M. Julien Magne. En 2018, lorsque des VHSS ont eu lieu sur le tournage de « Koh-Lanta », nous avons immédiatement réagi.

Mme la présidente Sandrine Rousseau. Vous nous l’avez dit dans votre propos liminaire.

M. Julien Magne. Mais il est important de souligner que l’intervention a été immédiate : les personnes concernées ont tout de suite été isolées et prises en charge.

Mme Florence Duhayot. Lorsque nous sommes témoins de violences, nous réagissons nous aussi immédiatement.

Mme la présidente Sandrine Rousseau. Renvoyez-vous tous, immédiatement, les candidats incriminés ?

M. Antoine Henriquet. Oui. Sur les quelque 500 candidats ayant participé aux dix saisons de « La villa des cœurs brisés », deux ont posé problème. Un participant ayant tenu des propos sexistes a été renvoyé au bout de quarante-huit heures, après qu’une thérapeute lui a signifié à l’antenne que son comportement était inacceptable. De même, mes équipes et moi-même avons décidé d’écarter un perdant de « La bataille des couples » qui s’était montré mauvais joueur et agressif.

Mme Florence Fayard. Nous procédons de la même manière, et les candidats en sont informés dès le début.

M. Erwan Balanant, rapporteur. Vous évoquez des cas dans lesquels la violence est avérée. Quelle est votre position concernant les affrontements verbaux, caractéristiques d’une culture du clash très présente sur les réseaux sociaux comme dans les émissions « La bataille des couples » ou « Koh-Lanta » ? Considérez-vous qu’en tant que prescripteurs, vous devez promouvoir une vision plus bienveillante des relations humaines ? Pour « Top chef », envisagez-vous la possibilité d’une plus grande empathie à l’égard des candidats, en dépit de la dureté du monde de la cuisine ?

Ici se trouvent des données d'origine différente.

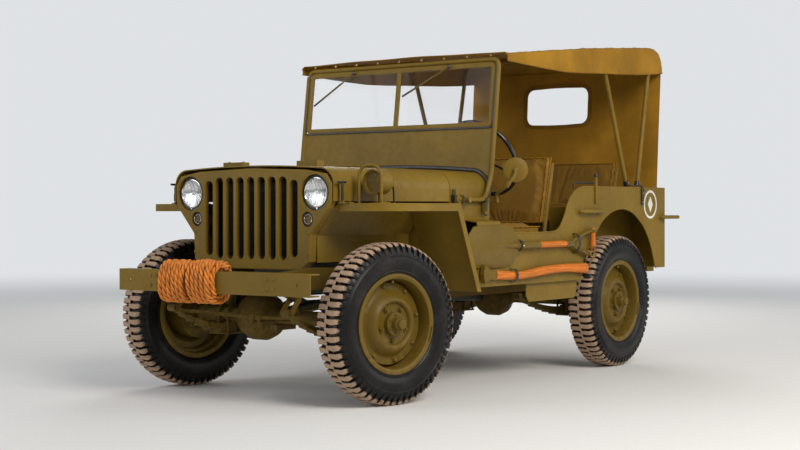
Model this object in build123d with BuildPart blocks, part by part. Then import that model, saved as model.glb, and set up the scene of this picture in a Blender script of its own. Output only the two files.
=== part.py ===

Mme Florence Duhayot. Les choses ont beaucoup changé depuis cinq à dix ans. La culture du clash est surtout présente sur les réseaux sociaux. Aujourd’hui, les altercations entre les candidats sont exclues du montage et la bienveillance privilégiée.

M. Jean-Louis Blot. Conscients des effets de cette culture du clash, nous interdisons les altercations entre les candidats, sélectionnés selon leur propension à les éviter et préalablement avertis de cette interdiction, avec la menace d’une exclusion.

Mme Florence Fayard. Concernant la mise en scène des altercations entre candidats, une émission de téléréalité produite il y a douze ans est difficilement comparable avec une émission actuelle. Non seulement nous empêchons que les affrontements, verbaux ou physiques, ne dégénèrent, mais nous veillons également, dans la narration, à la pluralité des points de vue exprimés en cas d’opposition.

Mme la présidente Sandrine Rousseau. Bastien Grimal, alias Bastos, youtubeur et ancien candidat de téléréalité, a affirmé à plusieurs reprises que de la drogue circulait en abondance sur les tournages de certaines émissions de B-Prod. Votre société a nié et annoncé le dépôt d’une plainte pour diffamation. La plainte a-t-elle bien été déposée ?

Mme Florence Fayard. Je vous confirme qu’une plainte a été déposée, qu’une action est en cours, qu’il n’y a pas de drogue sur nos tournages et que nous n’en avons jamais fourni.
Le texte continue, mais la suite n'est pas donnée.